Our mathematical presentation mainly relies on multidimensional calculus. We use bold characters to denote vectors and matrices. Considering a matrix $\mathit{A}$ and the index sets ${\mathrm{\Gamma}}_{1}$ and ${\mathrm{\Gamma}}_{2}$, we use ${\mathit{A}}_{{\mathrm{\Gamma}}_{1},\text{:}}$ to denote the matrix obtained by restricting the rows of $\mathit{A}$ to ${\mathrm{\Gamma}}_{1}$. Similarly, ${\mathit{A}}_{\text{:},{\mathrm{\Gamma}}_{2}}$ denotes the restriction of $\mathit{A}$ to the columns specified by ${\mathrm{\Gamma}}_{2}$, and ${\mathit{A}}_{{\mathrm{\Gamma}}_{1},{\mathrm{\Gamma}}_{2}}$ is the submatrix with the rows and columns restricted to ${\mathrm{\Gamma}}_{1}$ and ${\mathrm{\Gamma}}_{2}$, respectively.

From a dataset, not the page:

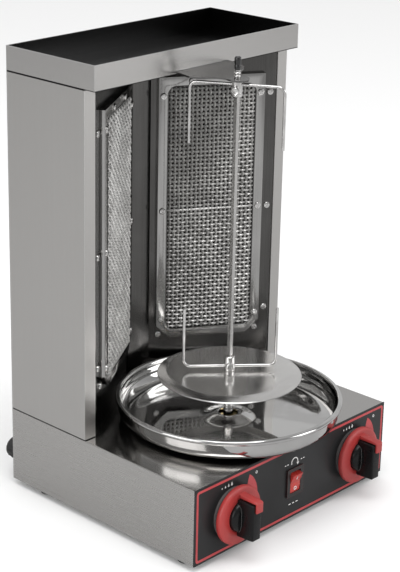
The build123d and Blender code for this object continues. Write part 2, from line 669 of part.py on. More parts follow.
with BuildPart() as gas_manifold:
    with BuildSketch(Plane.YZ.offset(-KNOB_X - 8.0)):
        with Locations((MANIFOLD_Y, MANIFOLD_Z)):
            Circle(MANIFOLD_RADIUS)
    extrude(amount=2 * (KNOB_X + 8.0))
    with BuildSketch(facing_front(MANIFOLD_Y)):
        with Locations((-KNOB_X, MANIFOLD_Z), (KNOB_X, MANIFOLD_Z)):
            Circle(4.0)
    extrude(amount=MANIFOLD_Y - VALVE_BACK)
    with BuildSketch(facing_back(MANIFOLD_Y)):
        with Locations((-INLET_X, MANIFOLD_Z)):
            Circle(INLET_RADIUS)
    extrude(amount=BACK - BASE_SHEET - NUT_LENGTH - MANIFOLD_Y)
write(gas_manifold.part, "gas_manifold")

# Bulkhead fitting: an inner nut, a neck through the rear panel, an outer hexagon and a barbed hose tail.
FITTING_HEX = 5.0
with BuildPart() as gas_inlet_fitting:
    with BuildSketch(facing_back(BACK - BASE_SHEET - NUT_LENGTH)):
        with Locations((-INLET_X, MANIFOLD_Z)):
            RegularPolygon(10.0, 6)
    extrude(amount=NUT_LENGTH)
    with BuildSketch(facing_back(BACK - BASE_SHEET)):
        with Locations((-INLET_X, MANIFOLD_Z)):
            Circle(INLET_RADIUS + 2.0)
    extrude(amount=BASE_SHEET)
    with BuildSketch(facing_back(BACK)):
        with Locations((-INLET_X, MANIFOLD_Z)):
            RegularPolygon(10.0, 6)
    extrude(amount=FITTING_HEX)
    with BuildSketch(facing_back(BACK)):
        with Locations((-INLET_X, MANIFOLD_Z)):
            Circle(TAIL_RADIUS)
    extrude(amount=INLET_REACH)
    with BuildSketch(facing_back(BACK - 10.0)):
        with Locations((-INLET_X, MANIFOLD_Z)):
            Circle(2.5)
    extrude(amount=INLET_REACH + 12.0, mode=Mode.SUBTRACT)
write(gas_inlet_fitting.part, "gas_inlet_fitting")

OUTLET_Z = KNOB_Z - 10.0
TUBE_FRONT_Y = VALVE_BACK + TUBE_BEND + 5.0
with BuildPart() as gas_tube:
    with BuildLine() as tube_path:
        FilletPolyline(
            (MIX_PLACE.X, MIX_PLACE.Y, INJECTOR_BOTTOM),
            (MIX_PLACE.X, MIX_PLACE.Y, TUBE_Z),
            (KNOB_X, TUBE_FRONT_Y, TUBE_Z),
            (KNOB_X, TUBE_FRONT_Y, OUTLET_Z),
            (KNOB_X, VALVE_BACK, OUTLET_Z),
            radius=TUBE_BEND,
        )
    with BuildSketch(Plane(origin=tube_path.line @ 0, z_dir=tube_path.line % 0)):
        Circle(TUBE_RADIUS)
    sweep()
sided(gas_tube.part, "gas_tube")

# ---------------------------------------------------------------- knobs
def before_panel(distance):
    """The Y of a plane that lies the given distance in front of the panel."""
    return FRONT - distance


with BuildPart() as knob_bezels:
    with BuildSketch(facing_front(FRONT)):
        with Locations((-KNOB_X, KNOB_Z), (KNOB_X, KNOB_Z)):
            Circle(BEZEL_RADIUS)
            Circle(BEZEL_RADIUS - BEZEL_WIDTH, mode=Mode.SUBTRACT)
    extrude(amount=BEZEL_THICKNESS)
write(knob_bezels.part, "knob_bezels")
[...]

The remainder of this paper is organized as follows. In Section 2, we overview the physics of the problem and discuss the main demodulation problem to be addressed. In Section 3, we present the main algorithmic framework to address the demodulation problem using an alternating minimization scheme. Finally, in Section 4, the sensitivity and performance of the algorithm are assessed with synthetic data. We further experimentally demonstrate the blind demodulation of the data recorded from both single and multilayered structures and report the algorithm outcomes for the experimental data. We conclude this section with some remarks and future directions of research.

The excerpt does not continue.